## INPUT FOR THIS TASK
----

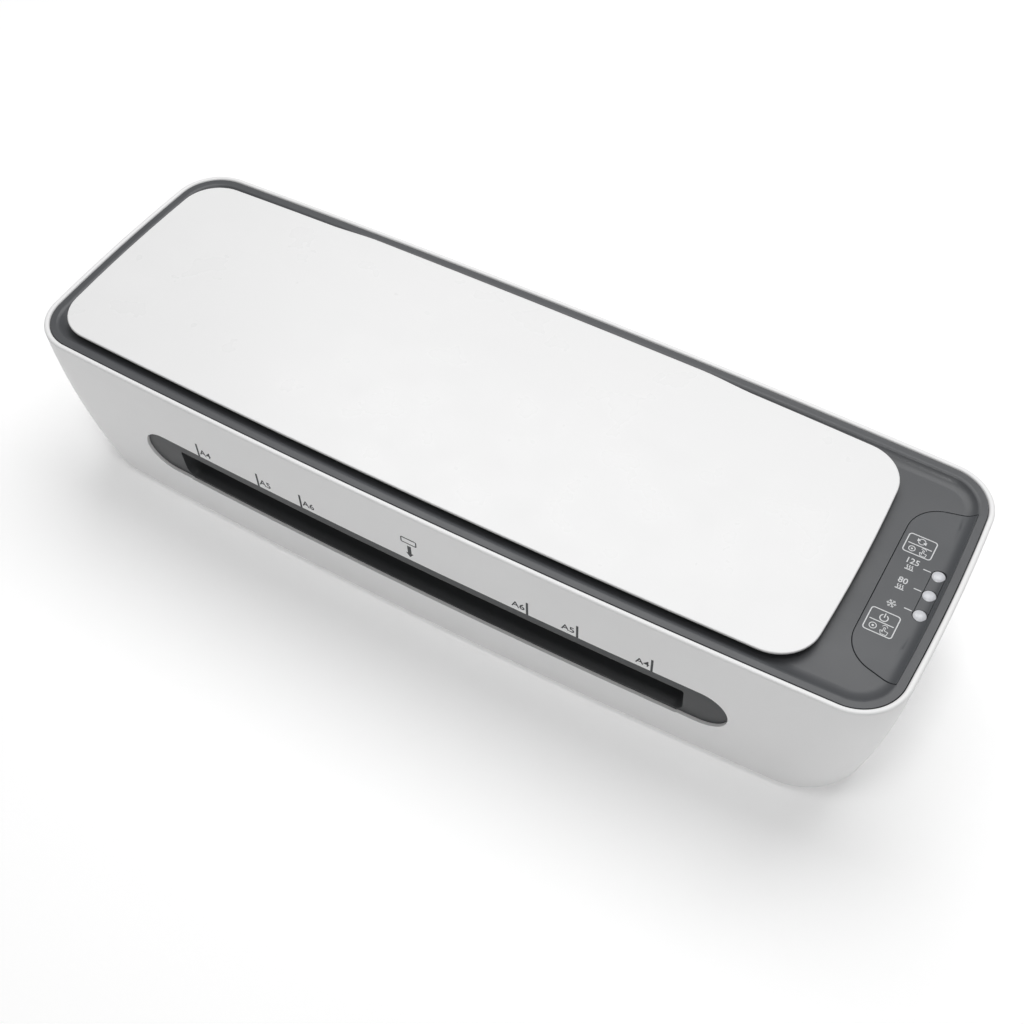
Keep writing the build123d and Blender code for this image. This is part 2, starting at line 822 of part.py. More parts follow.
with BuildPart() as control_key:
    key_blank = key_face(Plane.XY.offset(key_bottom_z))
    add(extrude(key_blank, amount=deck_top_z - key_bottom_z, mode=Mode.PRIVATE))
    add(deck_body.part, mode=Mode.INTERSECT)
    top_edges = edges().filter_by_position(Axis.Z, deck_floor_z - 0.01, deck_floor_z + 0.01)
    fillet(top_edges.filter_by_position(Axis.X, key_left - 1, lens_x), radius=0.25)
    # Slot for the lenses and the strip between them
    with BuildSketch(Plane.XY.offset(key_bottom_z)):
        with Locations((lens_x, lens_middle)):
            Rectangle(strip_width + 2 * strip_gap, lens_span)
        with Locations(*lens_places):
            Circle(lens_hole_radius)
    extrude(amount=deck_top_z - key_bottom_z, mode=Mode.SUBTRACT)
    # Pressers over the two switches
    with BuildSketch(Plane.XY.offset(presser_z)):
        with Locations((switch_x, -switch_y), (switch_x, switch_y)):
            Circle(2)
    extrude(amount=key_bottom_z - presser_z)
    # Lugs on the pivot pin
    for x in lug_xs:
        with BuildSketch(Plane.YZ.offset(x - 1)):
            with Locations((0, (key_bottom_z + key_pivot_z) / 2 - 1)):
                Rectangle(5, key_bottom_z - key_pivot_z + 2)
            with Locations((0, key_pivot_z)):
                Circle(key_pin_radius + running_gap, mode=Mode.SUBTRACT)
        extrude(amount=2)
save(control_key.part, "control_key")

with BuildPart() as key_pivot_pin:
    add(rod(ear_xs[0] - 1.4, ear_xs[1] + 1.4, (0, key_pivot_z), key_pin_radius))
save(key_pivot_pin.part, "key_pivot_pin")

control_bracket_thickness = 2.0
control_bracket_length = 109.0
control_bracket_width = 29.0
control_bracket_x = 171.5
board_width = 24.4
board_length = 80.0
board_x = 175.2

with BuildPart() as control_bracket:
    with BuildSketch(Plane.XY.offset(bracket_top_z - control_bracket_thickness)):
        with Locations((control_bracket_x, 0)):
            rectangle = Rectangle(control_bracket_width, control_bracket_length)
        corners = rectangle.vertices().group_by(Axis.X)
        fillet(corners[-1], radius=14)
        fillet(corners[0], radius=3)
        with Locations(*key_bracket_screws, *control_board_screws):
            Circle(small_screw_radius, mode=Mode.SUBTRACT)
    extrude(amount=control_bracket_thickness)
    # Spacers under the control board
    with BuildSketch(Plane.XY.offset(bracket_top_z)):
        with Locations(*control_board_screws):
            Circle(2.5)
            Circle(small_screw_radius, mode=Mode.SUBTRACT)
    extrude(amount=board_top_z - board_thickness - bracket_top_z)
    # Ears that hold the key's pivot pin
    for x in ear_xs:
        with BuildSketch(Plane.YZ.offset(x - 1)):
            with Locations((0, bracket_top_z)):
                Rectangle(6, key_pivot_z + 1.8 - bracket_top_z, align=(Align.CENTER, Align.MIN))
            with Locations((0, key_pivot_z)):
                Circle(key_pin_radius, mode=Mode.SUBTRACT)
        extrude(amount=2)
save(control_bracket.part, "control_bracket")

with BuildPart() as control_board:
    with BuildSketch(Plane.XY.offset(board_top_z - board_thickness)):
        with Locations((board_x, 0)):
            Rectangle(board_width, board_length)
        with Locations(*[(x, 0) for x in ear_xs]):
            Rectangle(3, 7, mode=Mode.SUBTRACT)
        with Locations(*control_board_screws):
            Circle(small_screw_radius, mode=Mode.SUBTRACT)
    extrude(amount=board_thickness)
save(control_board.part, "control_board")

stem_foot_z = board_top_z + 2.35
well_depth = 1.5

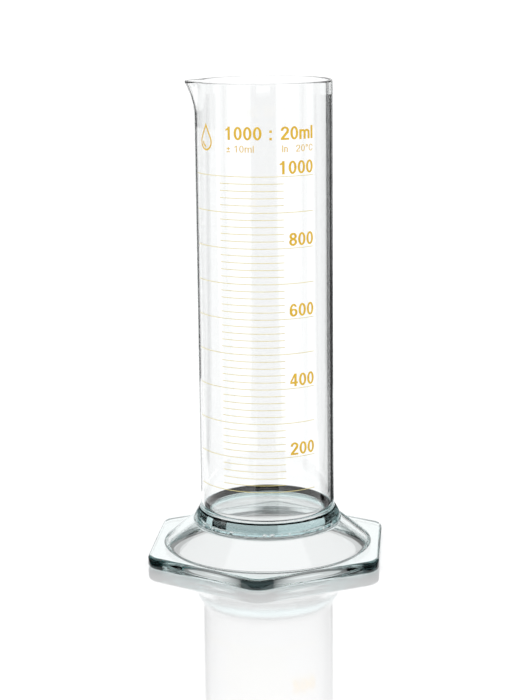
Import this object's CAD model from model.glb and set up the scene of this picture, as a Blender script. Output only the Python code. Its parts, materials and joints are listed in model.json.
import json
from math import cos, hypot, pi, radians, sin, sqrt, tan

import bpy
from mathutils import Matrix, Vector


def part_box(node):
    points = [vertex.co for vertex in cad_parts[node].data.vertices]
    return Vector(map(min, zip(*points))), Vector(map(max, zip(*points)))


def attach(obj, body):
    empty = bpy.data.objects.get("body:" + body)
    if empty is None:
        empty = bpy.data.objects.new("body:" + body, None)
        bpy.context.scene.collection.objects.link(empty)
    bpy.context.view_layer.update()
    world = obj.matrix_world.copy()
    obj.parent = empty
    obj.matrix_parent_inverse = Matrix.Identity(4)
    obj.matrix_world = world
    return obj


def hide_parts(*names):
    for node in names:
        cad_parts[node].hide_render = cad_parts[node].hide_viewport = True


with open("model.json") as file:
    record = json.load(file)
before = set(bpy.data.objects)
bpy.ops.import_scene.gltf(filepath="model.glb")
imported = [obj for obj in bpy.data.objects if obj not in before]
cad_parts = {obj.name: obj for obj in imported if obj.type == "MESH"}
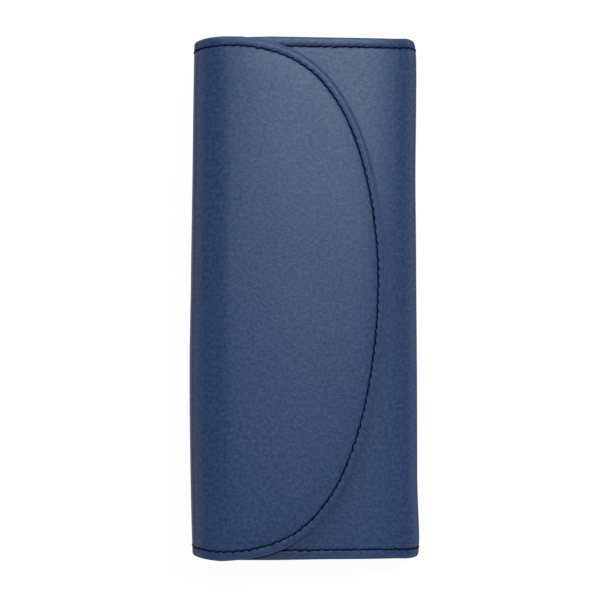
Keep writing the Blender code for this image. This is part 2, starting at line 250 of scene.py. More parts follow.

----

Reproduce each line holding the word "data".

## TASK OUTPUT
    points = [vertex.co for vertex in cad_parts[node].data.vertices]
    empty = bpy.data.objects.get("body:" + body)
        empty = bpy.data.objects.new("body:" + body, None)
before = set(bpy.data.objects)
imported = [obj for obj in bpy.data.objects if obj not in before]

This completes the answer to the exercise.